WRITTEN INSTRUCTION
Look through the records below, count the lines with the word "this", and reply with only the number.

## Start

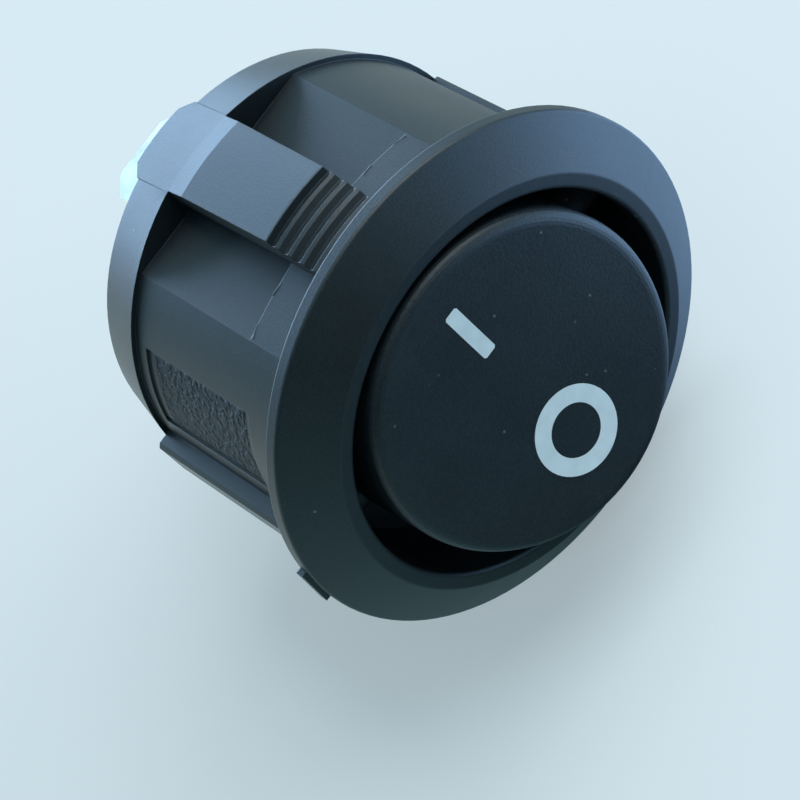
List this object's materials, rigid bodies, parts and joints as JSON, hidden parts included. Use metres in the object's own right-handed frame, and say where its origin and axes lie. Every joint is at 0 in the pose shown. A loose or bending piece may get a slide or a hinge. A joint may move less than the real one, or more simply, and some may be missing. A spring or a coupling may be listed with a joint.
{
  "type": "panel rocker switch",
  "caption": "Round snap-in rocker switch: sloped bezel, keyed barrel with ribbed latches, hollow-faced rocker marked on and off, tab terminals.",
  "frame": {"origin": "on the barrel's axis, in the plane of the bezel's rear face, where the panel's front lies", "axes": "+Y along the barrel towards the terminals, so the rocker faces -Y; +Z towards the latch at the rocker's ON end; X along the rocker's pivot, key rib at -X"},
  "size_m": [0.0232, 0.0257, 0.023],
  "materials": {
    "housing_plastic": "black moulded nylon, satin",
    "rocker_plastic": "black moulded plastic, fine matt texture",
    "mark_white": "white printed ink",
    "nylon": "natural nylon, satin",
    "spring_steel": "drawn wire",
    "copper": "stamped copper alloy",
    "silver": "silver contact, satin",
    "tinned_brass": "tinned brass, satin"
  },
  "bodies": {
    "housing": {"housing": "housing_plastic", "common_terminal": "tinned_brass", "load_terminal": "tinned_brass", "fixed_contact": "silver"},
    "rocker": {"rocker": "rocker_plastic", "mark_on": "mark_white", "mark_off": "mark_white", "plunger_spring": "spring_steel"},
    "plunger": {"plunger": "nylon"},
    "contact_lever": {"contact_lever": "copper", "moving_contact": "silver"}
  },
  "joints": [
    {"name": "rocker_tilt", "type": "hinge", "parent": "housing", "child": "rocker", "pos_m": [0, 0.002, 0], "axis": [1, 0, 0], "range_deg": [0, 25]},
    {"name": "lever_rock", "type": "hinge", "parent": "housing", "child": "contact_lever", "pos_m": [0, 0.00991, 0], "axis": [1, 0, 0], "range_deg": [-13, 0]},
    {"name": "plunger_slide", "type": "slide", "parent": "rocker", "child": "plunger", "axis": [0, -0.9763, 0.2164], "range_m": [0, 0.0008], "stiffness_N_per_m": 500, "springref_m": -0.0015, "deforming": ["plunger_spring"]}
  ],
  "couplings": [
    {"joint": "lever_rock", "follows": "rocker_tilt", "ratio": -0.52}
  ]
}
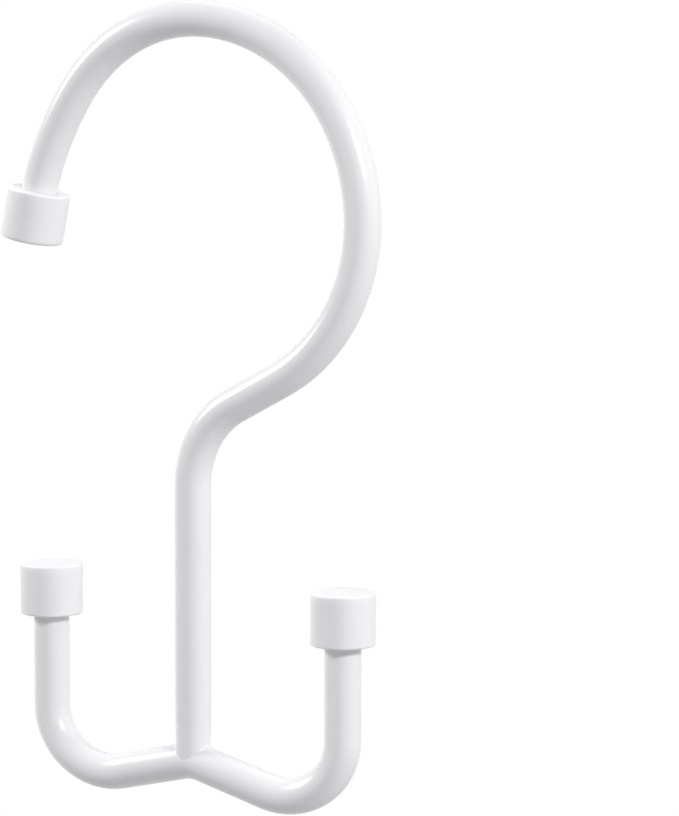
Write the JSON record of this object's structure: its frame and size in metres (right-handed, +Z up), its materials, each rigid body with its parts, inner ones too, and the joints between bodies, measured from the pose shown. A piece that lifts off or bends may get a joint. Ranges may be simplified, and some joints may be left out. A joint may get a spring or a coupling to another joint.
{
  "type": "shower curtain hook",
  "caption": "Shower curtain hook of coated steel rod: an open rail hook over a shank, a pair of upturned curtain hooks at its foot, and a moulded cap on each rod end.",
  "frame": {"origin": "rail seat: the underside of the rail hook's crown, where the hook hangs on its rail", "axes": "+Z up as it hangs; +X away from the rail hook's open side, in the plane of the rods; Y along the rail"},
  "size_m": [0.055, 0.0078, 0.099],
  "materials": {
    "coated_rod": "white powder coat, smooth and glossy, on round steel rod",
    "cap": "white moulded plastic, satin"
  },
  "bodies": {
    "root": {"hanger_rod": "coated_rod", "cross_rod": "coated_rod", "rail_cap": "cap", "left_hook_cap": "cap", "right_hook_cap": "cap"}
  },
  "joints": []
}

## End

PROBLEM SOLUTION
2